The appeal of what the English music historian Harriet Boyd-Bennett called Nono’s ‘sonic hubbub’ is elucidated in this long overdue collection of the composer’s writings and interviews. A comparable French edition of this material appeared back in 1993, which indicates how belated, albeit still timely, its insights are for opera lovers undeterred by avant garde sounds.

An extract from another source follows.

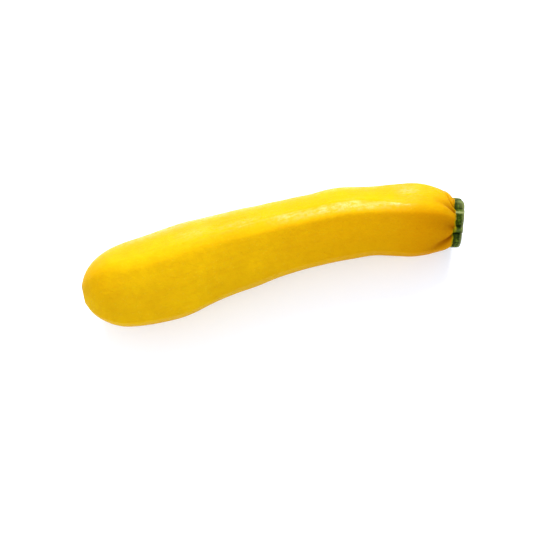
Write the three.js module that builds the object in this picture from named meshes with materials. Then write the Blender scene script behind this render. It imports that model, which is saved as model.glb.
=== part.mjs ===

Nostalgia for the Future confirms that Nono’s most radical belief may have been that opera can be a ‘theatre of ideas’. He was inspired by his contemporary Luigi Dallapiccola, who wrote ‘music truly imbued with a sense of architecture,’ according to Nono, and Arnold Schoenberg’s ‘artfully expressed violence that transcended purely aesthetic enjoyment in order to deepen the knowledge of reality (or of a symbolic moment) and therefore reflection and struggle.’ He appeared aware that his works opposing Fascism would not date, insofar as ‘new human situations are urgently calling for expression’. In this staunch battle, allies were essential; none was more influential than the conductor/ composer Bruno Maderna, praised here for his ‘bull-like musical and human power’. Otherwise, Nono sometimes relied on operatic hysteria, as he recounted in a 1965 letter about a Boston production of Intolleranza: ‘A beastly thing here – I asked for a change, they gave me assurance and then nothing. Forced to ask for it and scream several times, till yes.’